After leaving Tetschen, the train runs for hours through Bohemia. It does not touch at Prague but at a number of small picturesque towns such as Kolin and Znaim. The country is extensively cultivated and very fertile. The train was supposed to be an express train but it stopped at every little way-station.

At one station, a very beautifully dressed lady with a little girl got on the train. I thought that she must be the wife of some high official and I was surprised at her lovely clothes away out there in Bohemia. She sat next to me, and in a short time she began talking to the woman who sat across from her and who kept asking over and over if any one in the coupé knew when we got to Deutschbrod. The beautifully-dressed lady said that she knew for she was going there. And then she told the whole coupé about the place.

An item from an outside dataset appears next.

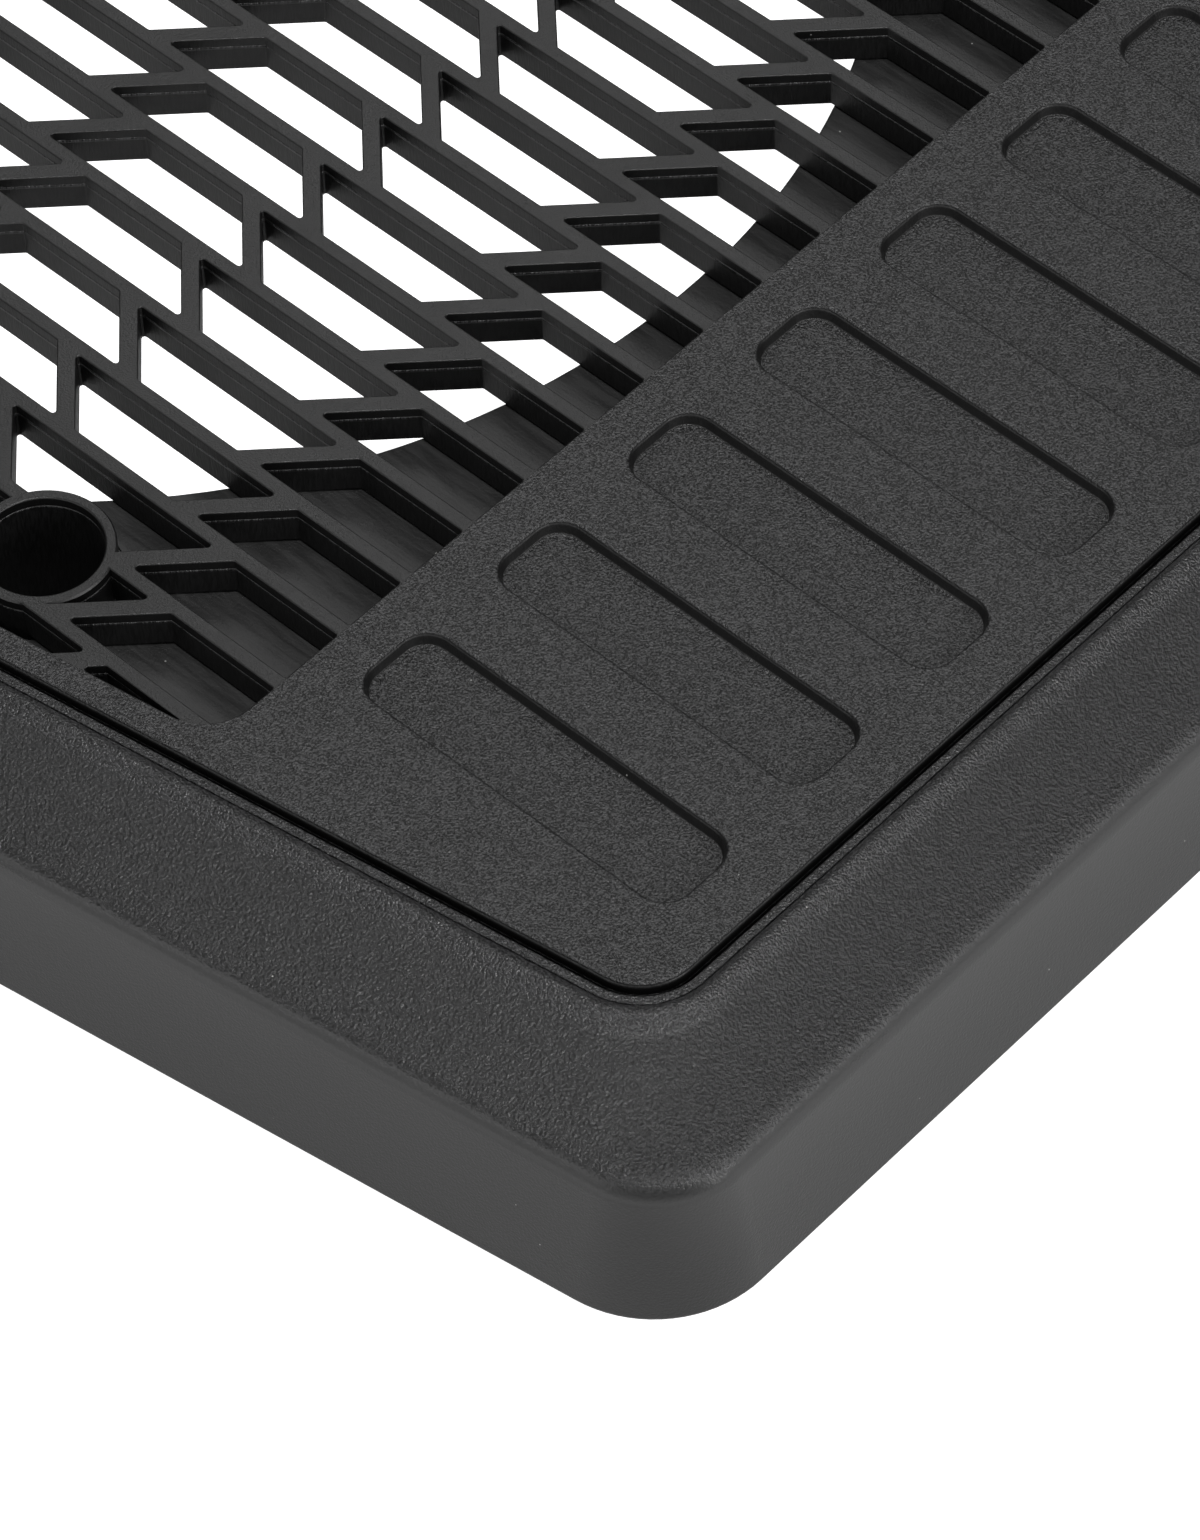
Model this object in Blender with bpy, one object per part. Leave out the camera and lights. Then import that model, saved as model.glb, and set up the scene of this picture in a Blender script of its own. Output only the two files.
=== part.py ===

To my surprise she said that she was the wife of the apothecary at the Barracks at Deutschbrod. The Barracks is a city built since the war on the hills above the town. It was built by the Austrian government and is the home of the refugees of East Galicia whose homes were destroyed by the Russians. Most of these Flüchtlinge, as the Germans call them, are Polish and Russian Jews, but they have also two hundred Italians from near Görz.

A Family of Polish Refugees.

The wife of the apothecary, who was a Hungarian woman, said that the refugees had everything they needed and that everything was free—clothes, food, wine, beer, doctor's service and medicine. She said that unless there was some contagious disease in the camp the people were allowed perfect freedom to go and come as they pleased. Most of the inmates have their own gardens and raise their own chickens.

It was dark when we came to the place, but the apothecary's wife pointed it out on a distant hill. It was like a great city, one mass of electric lights sparkling in the darkness. When I came back from Vienna I had a good look at it. It was a hillside town made up of new frame houses, mostly small houses laid out in regular rows separated by straight streets.

After Deutschbrod was passed, our compartment was empty except for a young Jewish woman who had been sitting quietly in the corner. After a while she leaned over to us and said, "You speak English. I can see it that you are Americans. I was once in New York." And then she told us that she was a refugee from East Galicia.

Galician Refugees in Austria.

"It was terrible," she said in rather good English. "I was in America for a whole year. I saw Niagara Falls. Then shortly before the war broke out my mother wrote for me to come home. We had such a nice house, and such nice things in our house. They belonged to my ancestors. On the 4th of October we heard that the Russians were coming toward our village and that they were only forty kilometers away. We had already sent our best horses to the army. The ones left behind were sent to the village for the old people. My mother and father rode, and my husband and I walked or rather ran after them for two days as fast as we could. We hadn't time to take anything with us, and we had to leave even our glassware and silver behind. I had a new Persian lamb coat that I left hanging in the cupboard. We have never been able to go back to our homes since." She wept a little.

It was ten o'clock when we came to Vienna. We had a hard time getting a cab, and when we did get one it rattled over the stones as though it had no rubber on its wheels. The first thing we had to do the next morning was to go to the police, and it took us the whole morning until two o'clock in the afternoon to get registered. There were only two clerks and about fifty people waiting. We came in turns, and if any one tried to get in ahead of his turn the rest of us howled, "Wait your turn." One fat, important-looking foreigner tried to get into the clerk's room without waiting. Three men waiters jumped up and turned him out. This pleased the rest of us and we all giggled with glee.

Uniform of a Viennese Red Cross Girl, Field Gray Trimmed in Red.